Ray’s Top Five Games for 2014

#05: Bayonetta 2

Publisher: Nintendo
Developer: Platinum Games
Platforms: Wii U

Ray’s Take

If you had told me back in January that Bayonetta 2 would be in my top five at the end of the year, I’d have said you were insane. Sure, I enjoyed the first game (not nearly as much as our executive editor, Eric L. Patterson), but I saw some inherent flaws that, to me, kept it from being something beyond a niche, button-mashing, hack-n-slash game. Bayonetta 2, though, successfully built on that first game’s foundation, tweaked the combat, and added the Umbran Climax, giving me a larger sense of control in battle. I went from button mashing to carefully crafting crushing combos. Throw in one of the more charming protagonists out there and a story that finds an interesting way to tie into the first game, and I can’t help but admit that Bayonetta 2 made a believer out of me.

#04: Super Time Force

Publisher: Capybara Games
Developer: Capybara Games
Platforms: Xbox One, Xbox 360, PC

Ray’s Take

I might be hanging out with associate editor Josh Harmon too much, because looking at my Top 25 voting, I voted for more indies than ever before. One of them, though, legitimately blew me away. I love time travel, so Super Time Force’s ability to allow you to relive sections of gameplay over and over again as a near-endless army of clones of yourself teamed up to take on harder and harder threats was the kind of zany fun I’d been missing for a long time when this game came out. Admittedly, the off-the-wall humor might not be for everyone, but there was so much more strategy involved than you’d expect from an old-school side-scrolling shooter, and I loved every rewound second of it.
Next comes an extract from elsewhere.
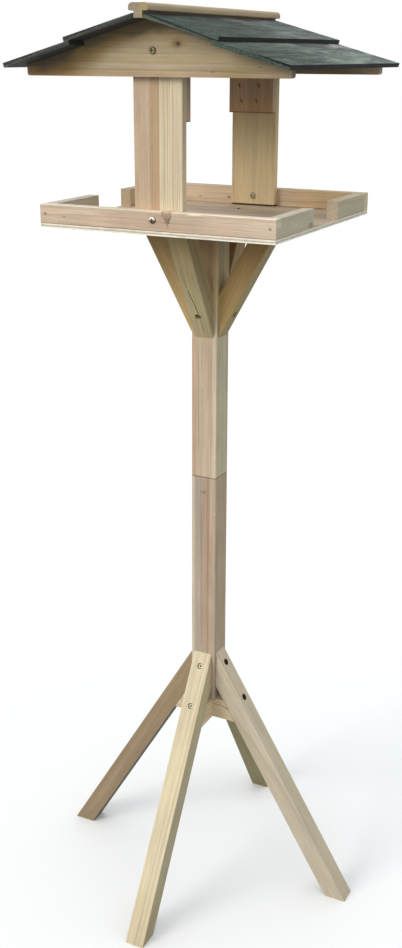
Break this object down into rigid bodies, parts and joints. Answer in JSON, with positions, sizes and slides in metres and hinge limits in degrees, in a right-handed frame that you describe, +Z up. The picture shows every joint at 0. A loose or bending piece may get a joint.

#03: South Park: The Stick of Truth

Publisher: Ubisoft
Developer: Obsidian Entertainment/South Park Digital Studios
Platforms: Xbox 360, PS3, PC

Ray’s Take

For a time, many were worried this game would never actually get released. But after years of delays and a change in publisher, South Park: The Stick of Truth is the purest form of the TV show we can get in a videogame. Though it paid more homage to classic elements from the show than carving its own path into the South Park mythos, The Stick of Truth’s only real fault was how short it was for an RPG. The story had me laughing constantly, and the old-school turn-based RPG combat was a welcome throwback that worked perfectly for what show creators Matt Stone and Trey Parker wanted to portray here: the boys of South Park playing a game that quickly spirals out of control and pulls in forces far larger than a LARPing session should ever entail.

#02: Donkey Kong Country: Tropical Freeze

Publisher: Nintendo
Developer: Retro Studios
Platforms: Wii U

Ray’s Take

For much of the year, this was my game to beat—and with great reason. Not only is Donkey Kong Country: Tropical Freeze a beautiful game graphically, but I’ll say it’s the best platformer Nintendo’s put out in quite some time. The level design was absolutely superb, and it mixed just enough difficulty and replayability into each area so that I never really got tired no matter how many times I tackled the game’s dozens of stages. The addition of Dixie Kong and Cranky Kong as playable characters also opened up so many exploration opportunities that led to secret levels and items—and added some pleasant variety between the Kongs. Donkey Kong Country: Tropical Freeze makes me wish Retro would take a crack at more classic Nintendo series after they first jump-started Metroid back on the GameCube, and now they’ve done the same with Donkey Kong Country.

#01: Dragon Age Inquisition

Publisher: Electronic Arts
Developer: BioWare
Platforms: Ps4, Xbox One, PC

Ray’s Take

When it comes to my fantasy, I’ve always been more of a “sci-fi” and not so much as a “high” kind of guy. But ever since an old co-worker turned me onto Dragon Age back in 2009, I’ve been hooked to this series. With decisions from the first two games coming to a head here, and with a massive world to explore, I couldn’t help but get sucked into this experience and easily clocked over 100 hours on my first playthrough. Considering our jobs here at EGM, and the fact we always have to move onto the next game, the fact I stuck with Inquisition for that long shows how immersive and addictive it is—hours would fly be in the blink of an eye. And I loved every minute of it. For the first time in a long time, I was grinding not for achievements, but just to squeeze every last line of dialogue from a cast of characters that I couldn’t help but fall in love with. And in terms of gameplay, whether it was playing the political game of Orlesian high society or the huge cheer that escaped my lips when I slayed my first gorgeous new-gen dragon, I couldn’t get enough of being the Inquisitor, and I happily choose Dragon Age: Inquisition as my personal game of the year.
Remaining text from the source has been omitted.